Create a Pull Request¶

Once you have your task you can create a pull request (PR) to the main repository. To do so place task inside the mteb/tasks directory, and make sure to import the task in the __init__.py file in the same directory.

Calculate descriptive statistics¶

Before creating a pull request, it is important to calculate some descriptive statistics about the dataset. This is to ensure that the dataset is not too small, does not contain duplicates and that the documents are not too short. This is important to ensure that the dataset is of high quality and that it can be used to evaluate models in a meaningful way.

To calculate the descriptive statistics, you can simply run task.calculate_descriptive_statistics().

Submit a Pull Request¶

Once added, here is a checklist to ensure that everything works before you submit the PR:

- [ ] I have outlined why this dataset is filling an existing gap in `mteb`
- [ ] I have tested that the dataset runs with the `mteb` package.
- [ ] I have run the following models on the task (adding the results to the pr).

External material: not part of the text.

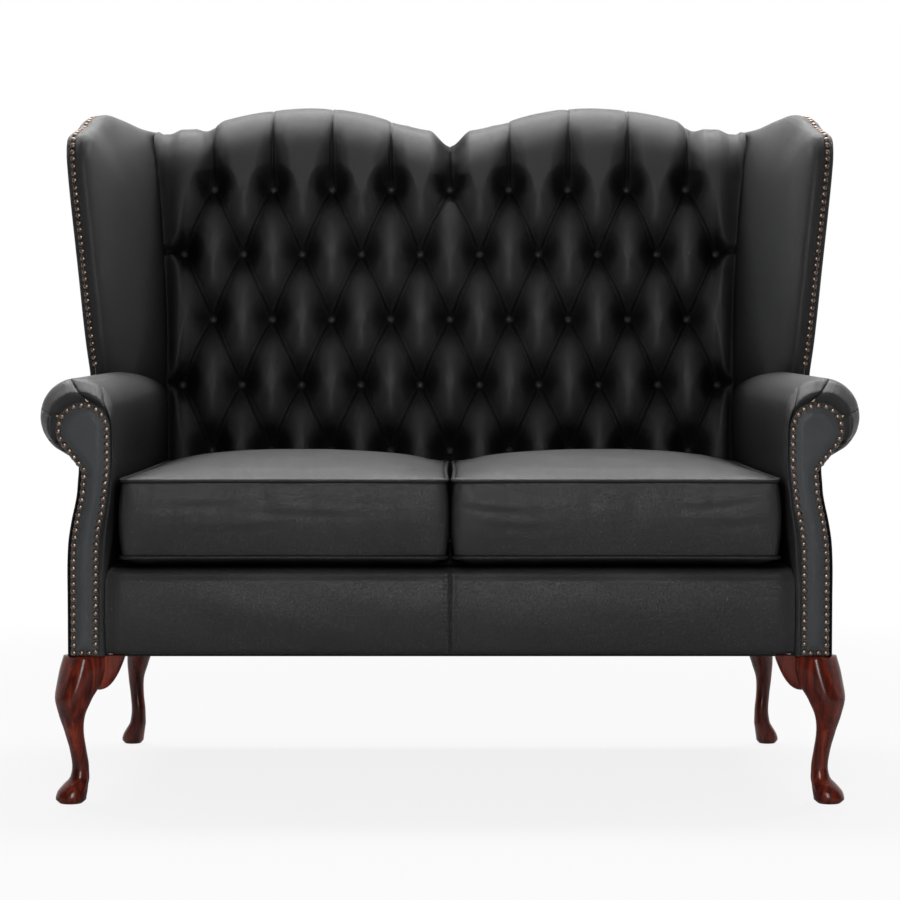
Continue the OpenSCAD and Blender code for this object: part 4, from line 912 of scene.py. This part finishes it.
def makeBorder():
    xs = np.concatenate([-np.linspace(border["half"], 0.02, 170), np.linspace(-0.019, 0.019, 47),
                         np.linspace(0.02, border["half"], 170)])
    ts = np.linspace(0, 1, 90)
    line = borderPoint(ts)
    rng = np.random.default_rng(4)
    x = np.meshgrid(xs, ts, indexing="ij")[0]
    y, z = np.broadcast_to(line[:, 0], x.shape), np.broadcast_to(line[:, 1], x.shape)
    out = smoothStep(0.030, 0.004, y)
    near = np.abs(x)
    seam = 0.0024 * np.exp(-(near / 0.0015) ** 2) - 0.0007 * np.exp(-((near - 0.0062) / 0.0038) ** 2)
    waves = np.zeros_like(x)
    for _ in range(8):
        a, b, c, d = rng.uniform(8, 34), rng.uniform(0, 6.3), rng.uniform(15, 60), rng.uniform(0, 6.3)
        waves += 0.00028 * np.sin(a * x + b + 0.6 * c * (z - 0.28)) * np.sin(c * z + d)
    pucker = 0.0006 * np.sin(z * 900) * np.exp(-(near / 0.011) ** 2)
    ends = 0.0065 * np.exp(-((border["half"] - near) / 0.014) ** 2)
    pts = np.stack([x, y + (seam + waves + pucker + ends) * out + sofa["frontY"], z], -1)
    obj = meshPiece("frontBorder", pts, gridFaces(len(xs), len(ts), flip=True))
    return finishPiece(obj, leather, ["border_cover", "border_pad"])


def stitchMesh():
    # One stitch: a short thread that dips into the leather at both ends
    pts, faces, sides = [], [], 6
    for k in range(5):
        u = k / 4 - 0.5
        lift = 0.00045 * math.cos(math.pi * u) - 0.0002
        for i in range(sides):
            a = 2 * math.pi * i / sides
            pts.append((0.00042 * math.cos(a), u * 0.0038, lift + 0.00042 * math.sin(a)))
    for k in range(4):
        for i in range(sides):
            faces.append((k * sides + i, k * sides + (i + 1) % sides, (k + 1) * sides + (i + 1) % sides,
                          (k + 1) * sides + i))
    return smoothMesh("stitch", pts, faces + [tuple(range(sides))[::-1], tuple(range(4 * sides, 5 * sides))])


def makeBorderStitches():
    line = borderPoint(np.linspace(0.28, 0.80, 200))
    n = int(pathLengths(line)[-1] / border["stitch"])
    q, way = along(line, (np.arange(n) + 0.5) * border["stitch"])
    pts, nrm = [], []
    for side in (-1, 1):
        for (y, z), (wy, wz) in zip(q, way):
            pts.append((side * 0.0052, y + sofa["frontY"] - 0.0006, z))
            nrm.append((0, -wz, wy))
    obj = setOnPoints("borderStitches", pts, nrm, stitchMesh(), thread, 0.03, 2)
    return finishPiece(obj, thread, [])


makeBorder()
makeBorderStitches()


def makeDeck():
    # The dark platform cloth that the cushions lie on
    ys, us = np.linspace(0.0565, 0.609, 40), np.linspace(-1, 1, 80)
    y, u = np.meshgrid(ys, us, indexing="ij")
    x = u * (sofa["baseHalf"] - 0.0628 - y * armSlope)
    edge = np.minimum(np.minimum(y - ys[0], ys[-1] - y), (1 - np.abs(u)) * 0.5)
    z = sofa["deckTop"] - 0.0004 - 0.008 * (1 - smoothStep(0, 0.012, edge))
    obj = meshPiece("deckCloth", np.stack([x, y + sofa["frontY"], z], -1), gridFaces(40, 80, flip=True))
    return finishPiece(obj, lining, ["seat_deck"])


makeDeck()


def makeOutsideBack():
    # One panel down the rear, drawn as x and the way up the slope, padded out from its turned edge
    skin = 0.1062
    def slope(x, z):
        way = (z - sofa["deckTop"] + (skin + sofa["hide"]) * sa) / ca
        y = sofa["backFoot"] + (skin + sofa["hide"]) * ca + way * sa
        return x, way, y
    outline = []
    for x, z in roundLine(sideLine(), 50):
        x, way, y = slope(x, z)
        outline.append((sofa["baseHalf"] + x - y * armSlope, way))
    for a in np.radians(np.linspace(-54, 170, 60)):
        q = (arm["rollX"] + arm["rollR"] * math.cos(a), arm["rollZ"] + arm["rollR"] * math.sin(a))
        x, way, y = slope(*q)
        x = sofa["baseHalf"] + x - y * armSlope
        if x > float(wingFace(0, y, q[1])):
            outline.append((x, way))
    for z in np.linspace(0.6425, wing["z"] + wing["high"] * 0.96 * cl - 0.004, 30):
        x, way, y = slope(0, z)
        outline.append((float(wingFace(0, y, z)), way))
    x0, way = outline[-1]
    for k in np.linspace(0.97, 0, 60):
        x = x0 * k
        outline.append((x, float(crestLow(np.array(x))) + (0.012 if k < 0.9 else 0.012 * (0.97 - k) / 0.07)))
    right = np.array(outline)
    closed = np.vstack([right, right[-2:0:-1] * [-1, 1], [[-right[0, 0], right[0, 1]]],
                        np.linspace((-right[0, 0], right[0, 1]), right[0], 40)[1:-1]])
    c = np.array([0, 0.21])
    far = np.linalg.norm(c - closed, axis=1)[:, None]
    unit = (c - closed) / far
    rows = []
    for w, e in ((-0.004, 0.0045), (-0.002, 0.0012), (0.0002, 0.0006), (0.0018, 0.0016), (0.0026, 0.004),
                 (0.0026, 0.0052)):
        q = closed + unit * e
        rows.append(backPoint(q[:, 0], skin + w, q[:, 1]))
    g = np.array(rows)
    obj = meshPiece("outsideBack", g, gridFaces(*g.shape[:2], wrap=True, flip=False)
                    + [list(range((len(rows) - 1) * len(closed), len(rows) * len(closed)))])
    weld(obj, 2e-5)
    return finishPiece(obj, leather, ["outside_back"])


makeOutsideBack()
print("border and panels made")

slackCrown, slackPuff = ((0.014, 0.004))
cushion = {"deep": 0.528, "thick": 0.116, "crown": slackCrown, "sidePuff": slackPuff, "drawIn": 0.007,
           "piping": 0.007, "out": 0.004, "low": 0.016, "run": 0.105, "gap": 0.0009, "slack": 0.008,
           "cap": 0.015, "voxel": 0.006, "pressure": 4, "frames": 20}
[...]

These can be run using the `mteb run -m {model_name} -t {task_name}` command.
  - [ ] `sentence-transformers/paraphrase-multilingual-MiniLM-L12-v2`
  - [ ] `intfloat/multilingual-e5-small`
- [ ] I have checked that the performance is neither trivial (both models gain close to perfect scores) nor random (both models gain close to random scores).
- [ ] I have considered the size of the dataset and reduced it if it is too big (2048 examples is typically large enough for most tasks)

An easy way to test it is using:

PythonCLI

import mteb
# sample model:
model = mteb.get_model("sentence-transformers/paraphrase-multilingual-MiniLM-L12-v2")
task = mteb.get_task("{name of your task}")

results = mteb.evaluate(model, task)

mteb run -m sentence-transformers/paraphrase-multilingual-MiniLM -t {name of your task}

Once submitted the PR will be reviewed by one of the organizers or contributors who might ask you to change things. Once the PR is approved the dataset will be added into the main repository.